隨著現今科技不斷進步,對於大量數據的收集及分析,已不再是重大難題,如何從中萃取出能影響人們更頻繁的使用台灣的鐵道系統的因素,進而利用所擷取之規律以改善交通,才是重中之重。
基於政府與交通部鐵路管理局開放資料,以開放資料中的捷運、台鐵與台灣高鐵各站旅運量資料與中央氣象台的歷年天氣資料做大數據分析,找出天氣對捷運、台鐵與高鐵搭乘率之影響,並希望藉由分析結果做出預測搭乘率以供站方利用,例如:雨天、上班上課時段加開班次和人潮疏導等。
利用旅運量資料做為應變數(Response),搭配氣象資料做為因子(Covariate),將各天氣變數進行分類以及做探索,接著藉由決策樹(Decision Tree)模型對各站分別進行變數選擇,找出影響各車站搭乘意願的因子。
With the continuous innovation of science and technology, the Big Data collection and analysis are no longer a major problem. How to extract the factors, which lead human behavior of riding the railway system in Taiwan, in order to lower the traffic congestion are an important issue.
Based on the Big Data from the Railway Administration of the Ministry of Transport, we use the volume of the ridership of MRT, CRC and Taiwan High Speed Rail system and the annual weather data from the Central Air Station for Big Data analysis. The correlation between weather and volume of ridership of MRT, CRC and High-Speed Rail system is used to find the affecting factors and to predict the ridership. The affecting factor such as raining is used to adjust the shift to ease the crowded condition during working hours and so on.

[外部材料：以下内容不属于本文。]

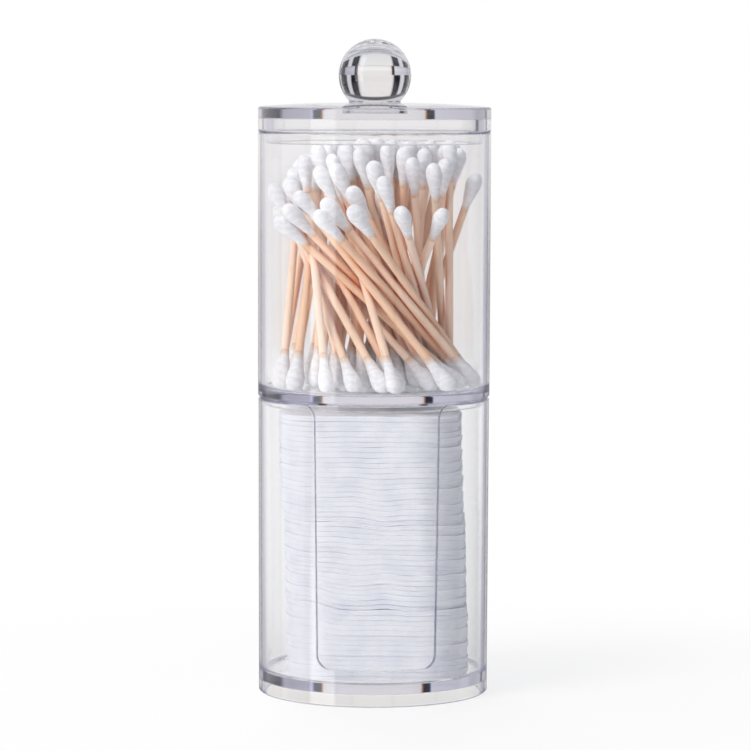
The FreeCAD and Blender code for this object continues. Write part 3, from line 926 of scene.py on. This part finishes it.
@dataclass
class Studio:
    """Camera, lamps, floor and the white surroundings with their dark flags.

    Lengths are in millimetres unless they say so, and directions in degrees: round the object
    from 0 behind it, and above the horizon.
    """

    view_distance: float = 1100.0
    view_elevation: float = 4.854
    view_azimuth: float = 1.9
    view_roll: float = 0.20
    view_across: float = 0.348
    view_height: float = 95.55
    view_clip_m: tuple[float, float] = (0.05, 50.0)
    focal_pixels: float = 3644.4
    frame_pixels: float = 750.0
    sensor: float = 36.0
    bounces: int = 96                # light runs round inside a moulding many times
    lamps: tuple[Lamp, ...] = (
        Lamp("key", (-0.90, -0.80, 0.65), 0.6, 10.6, "#FFFDFA"),
        Lamp("fill", (0.95, -0.55, 0.35), 0.8, 0.3, "#F2F4FF"),
        Lamp("top", (-0.05, -0.05, 1.1), 0.8, 4.5, "#FFFFFF"),
        Lamp("back", (-0.15, 1.0, 0.55), 0.7, 4.6, "#FFFFFF"),
    )
    floor_radius_m: float = 3.0
    floor_sides: int = 96
    floor_drop_m: float = 0.0002
    floor_paper: str = "#F6F6F6"
    floor_fade_m: tuple[float, float] = (0.05, 0.22)   # from here to there it turns plain white
    floor_white: tuple[float, float] = (0.70, 1.0)     # share of plain white near and far
    soft_grey: str = "#898B92"
    narrow_flags: Stops = (
        (-71, "#DCDCE4"), (-69, "#2A2A33"), (-66, "#23222B"), (-65, "#D9A277"),
        (-64, "#B2B2BC"), (-52, "#B2B2BC"), (-46, "#D4D4DE"), (-21.8, "#E6E6EC"),
        (-21.4, "#6F93E8"), (-21.0, "#0B0D18"), (-17.8, "#100E14"), (-17.3, "#EE9A55"),
        (-16.8, "#F4F3F1"), (-12, "#FFFDF9"), (14, "#FFFEFC"), (21.0, "#F4F3F1"),
        (21.5, "#EE9A55"), (22.0, "#100E14"), (25.4, "#0B0D18"), (25.9, "#5577D8"),
        (26.4, "#CFCFDA"), (44, "#BDBDC9"), (48, "#3A3A46"), (74, "#2A2A38"), (79, "#DCDCE4"),
    )
    wide_flags: Stops = (
        (-84, "#E8E8EC"), (-78, "#2A2A33"), (-69, "#101016"), (-67, "#F4F4F8"),
        (-63, "#EEEEF2"), (-61, "#16161C"), (-42, "#16161C"), (-39, "#F0F0F4"),
        (-32, "#E6E6EC"), (-30, "#16161C"), (-21, "#131726"), (-19, "#E6E6EC"),
        (-17, "#FFFDF9"), (17, "#FFFEFC"), (20, "#E6E6EC"), (22, "#131726"), (31, "#16161C"),
        (33, "#E6E6EC"), (39, "#E4E4EA"), (42, "#1C1C26"), (61, "#16161C"), (63, "#EEEEF2"),
        (67, "#F4F4F8"), (69, "#101016"), (79, "#2A2A33"), (85, "#E8E8EC"),
    )
    narrow_zone: tuple[float, float] = (-10.8, -0.4)   # elevations that show narrow flags
    narrow_edge: float = 0.3
    flag_zone: tuple[float, float] = (-39.0, 26.0)     # elevations that show any flags
    flag_edge: float = 1.0
    unmirrored: float = 0.5          # light mirrored inside a moulding has a glossy depth of 1
    thick: float = 2.5               # light through a thin-walled canister passes four faces
    levels: Stops = (
        (-75, "#8A8B92"), (-64, "#E6E6EA"), (-58, "#3A3B42"), (-54, "#3A3B42"),
        (-51, "#E6E6EA"), (-41, "#F6F6F8"), (-39, "#55565E"), (-36, "#E2E2E6"),
        (-11.2, "#F4F4F6"), (-10.8, "#E2E2E4"), (-9.9, "#E2E2E4"), (-9.7, "#F6F6F6"),
        (-7.5, "#FFFFFF"), (-5.2, "#FFFFFF"), (-4.6, "#F4F2F2"), (25, "#F4F2F2"),
        (27, "#4A4B51"), (31, "#4A4B51"), (33, "#D4D5D9"), (90, "#C4C5CB"),
    )
    room_low: Stops = (
        (-180, "#7B7B86"), (-88, "#8A8684"), (-78, "#F8F6F2"), (-46, "#F8F6F2"),
        (-38, "#9E9CA0"), (38, "#A0A0AA"), (46, "#FAFAFA"), (78, "#FFFFFF"), (88, "#84848C"),
        (180, "#7B7B86"),
    )
    room_high: str = "#EEEEF0"
    room_step: tuple[float, float] = (-3.2, -1.5)
    window_light: float = 3.0
    window_azimuth: float = -126.0
    window_edge: tuple[float, float] = (12.0, 15.0)    # away from its middle
    window_top: tuple[float, float] = (50.0, 60.0)
    WHITE: ClassVar[str] = "#FFFFFF"
    BLACK: ClassVar[str] = "#000000"

    def camera(self) -> None:
        """Place the camera, with the object turned a little to its left."""
        tilt, azimuth = math.radians(self.view_elevation), math.radians(self.view_azimuth)
        data = bpy.data.cameras.new("camera")
        data.sensor_width = self.sensor
        data.lens = self.focal_pixels * self.sensor / self.frame_pixels
        data.clip_start, data.clip_end = self.view_clip_m
        camera = bpy.data.objects.new("camera", data)
        bpy.context.scene.collection.objects.link(camera)
        place = Vector((
            self.view_across, -self.view_distance * math.cos(tilt),
            self.view_height + self.view_distance * math.sin(tilt)))
        turn = Matrix.Rotation(-azimuth, 4, "Z")
        look = Matrix.Rotation(math.pi / 2 - tilt, 4, "X")
        roll = Matrix.Rotation(math.radians(self.view_roll), 4, "Z")
        camera.matrix_world = turn @ Matrix.Translation(place * MM) @ look @ roll
        bpy.context.scene.camera = camera

    def floor(self) -> None:
        """Lay the white floor, which keeps the object's shadow near it."""
        mesh = bpy.data.meshes.new("floor")
        build = bmesh.new()
        bmesh.ops.create_circle(
            build, cap_ends=True, segments=self.floor_sides, radius=self.floor_radius_m)
        build.to_mesh(mesh)
        build.free()
        floor = bpy.data.objects.new("floor", mesh)
        bpy.context.scene.collection.objects.link(floor)
        floor.location.z = -self.floor_drop_m
        material, tree = new_material("white_paper_sweep")
        place = add_node(tree, "ShaderNodeNewGeometry").outputs["Position"]
        away = add_node(tree, "ShaderNodeVectorMath", {0: place}, operation="LENGTH")
        far = rescale(
            tree, away.outputs["Value"], self.floor_fade_m, self.floor_white,
            interpolation_type="SMOOTHSTEP")
        paths = add_node(tree, "ShaderNodeLightPath").outputs
        share = calculate(tree, "MULTIPLY", far, paths["Is Camera Ray"])
        paper = add_node(
            tree, "ShaderNodeBsdfPrincipled",
            {"Base Color": linear(self.floor_paper), "Roughness": 1.0,
             "Specular IOR Level": 0.0})
        white = add_node(
            tree, "ShaderNodeEmission", {"Color": linear(self.WHITE), "Strength": 1.0})
        mixed = add_node(
            tree, "ShaderNodeMixShader",
            {0: share, 1: paper.outputs[0], 2: white.outputs[0]})
        add_node(tree, "ShaderNodeOutputMaterial", {"Surface": mixed.outputs[0]})
        mesh.materials.append(material)
        floor.visible_transmission = False
        floor.visible_glossy = False

    def surroundings(self) -> None:
        """Build the white room, as seen directly, through clear plastic and in gloss."""
        world = bpy.data.worlds.new("white_room")
        bpy.context.scene.world = world
        world.use_nodes = True
        tree = world.node_tree
        tree.nodes.clear()
        way = add_node(tree, "ShaderNodeTexCoord").outputs["Generated"]
        axes = add_node(tree, "ShaderNodeSeparateXYZ", {0: way}).outputs
        azimuth = calculate(tree, "ARCTAN2", axes["X"], axes["Y"])
        elevation = calculate(tree, "ARCSINE", axes["Z"])
        paths = add_node(tree, "ShaderNodeLightPath").outputs
        seen = linear(self.soft_grey)
        for path, colour in (
            ("Is Glossy Ray", self.gloss(tree, azimuth, elevation)),
            ("Is Transmission Ray", self.through(tree, azimuth, elevation)),
            ("Is Camera Ray", linear(self.WHITE)),
        ):
            seen = blend(tree, paths[path], seen, colour)
        background = add_node(tree, "ShaderNodeBackground", {"Color": seen, "Strength": 1.0})
        add_node(tree, "ShaderNodeOutputWorld", {"Surface": background.outputs[0]})

    @staticmethod
    def spread(
        tree: Tree, value: Socket, stops: Stops, low: float = -90.0, high: float = 90.0
    ) -> Socket:
        """Colour that changes with an angle.

        Args:
            tree: The world's node tree.
            value: The angle, in radians.
            stops: Angles in degrees and their colours.
            low: Angle where the colours begin, in degrees.
            high: Angle where they end.

        Returns:
            The colour.
        """
        share = rescale(tree, value, (math.radians(low), math.radians(high)))
        scaled = [((angle - low) / (high - low), colour) for angle, colour in stops]
        return add_node(tree, "ShaderNodeValToRGB", {"Fac": share}, stops=scaled).outputs[0]

    @staticmethod
    def zone(limits: tuple[float, float], edge: float, inside: str, outside: str) -> Stops:
        """Stops that hold one colour between two angles and another past a soft edge."""
        low, high = limits
        return ((low - edge, outside), (low, inside), (high, inside), (high + edge, outside))

    def through(self, tree: Tree, azimuth: Socket, elevation: Socket) -> Socket:
        """White panel between dark flags, which the thick mouldings bend into view.

        The lid, the seam and the base show the narrow flags, directly and mirrored inside, and
        the ball shows the wide ones. What is seen past four faces of the thin walls stays plain.

        Args:
            tree: The world's node tree.
            azimuth: Direction round the object.
            elevation: Direction above the horizon.

        Returns:
            The colour seen through the plastic.
        """
        quarter = math.pi / 2
        around = calculate(tree, "WRAP", azimuth, quarter, -quarter)
        level = self.spread(tree, elevation, self.levels)
        wide = self.spread(tree, around, self.wide_flags)
        beyond = self.spread(tree, elevation, self.zone(
            self.narrow_zone, self.narrow_edge, self.BLACK, self.WHITE))
        paths = add_node(tree, "ShaderNodeLightPath").outputs
        direct = calculate(tree, "LESS_THAN", paths["Glossy Depth"], self.unmirrored)
        share = calculate(tree, "MULTIPLY", beyond, direct)
        flags = blend(tree, share, self.spread(tree, around, self.narrow_flags), wide)
        zone = self.spread(tree, elevation, self.zone(
            self.flag_zone, self.flag_edge, self.WHITE, self.BLACK))
        thick = calculate(tree, "LESS_THAN", paths["Transmission Depth"], self.thick)
        shown = calculate(tree, "MULTIPLY", zone, thick)
        return blend(tree, shown, level, flags, "MULTIPLY")

    def gloss(self, tree: Tree, azimuth: Socket, elevation: Socket) -> Socket:
        """Pale wall behind, a grey room in front and a tall soft window, for reflections.

        Args:
            tree: The world's node tree.
            azimuth: Direction round the object.
            elevation: Direction above the horizon.

        Returns:
            The colour that reflections see.
        """
        low = self.spread(tree, azimuth, self.room_low, -180, 180)
        above = self.spread(
            tree, elevation, tuple(zip(self.room_step, (self.BLACK, self.WHITE))))
        room = blend(tree, above, low, linear(self.room_high))
        from_middle = calculate(tree, "SUBTRACT", azimuth, math.radians(self.window_azimuth))
        across = calculate(tree, "ABSOLUTE", from_middle)
        fade = (self.WHITE, self.BLACK)
        window = self.spread(tree, across, tuple(zip(self.window_edge, fade)), 0, 30)
        below_top = self.spread(tree, elevation, tuple(zip(self.window_top, fade)), 0)
        shown = calculate(tree, "MULTIPLY", window, below_top)
        bright = (self.window_light, self.window_light, self.window_light, 1.0)
        return blend(tree, shown, room, bright)

    def build(self) -> None:
        """Set the view, the light and the white surroundings."""
        scene = bpy.context.scene
        scene.view_settings.view_transform = "Standard"
        scene.cycles.max_bounces = self.bounces
        scene.cycles.transmission_bounces = self.bounces
        scene.cycles.glossy_bounces = self.bounces
        self.camera()
        for lamp in self.lamps:
            lamp.build()
        self.floor()
        self.surroundings()


def main() -> None:
    """Dress the frame and build the soft goods and the studio."""
    logging.basicConfig(level=logging.INFO, format="%(name)s: %(message)s")
    ClearMouldings().dress()
    PadStack().build()
    SwabSheaf().build()
    Studio().build()


if __name__ == "__main__":
    main()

By using the ridership data as response factor and the meteorological data as covariates, our approach could classify and explore the affecting weather factors. The comparison of decision tree and stepwise regression model is used for variable selections at each station. In this way, we could find out the factors that affect the willingness to ride at each railway station.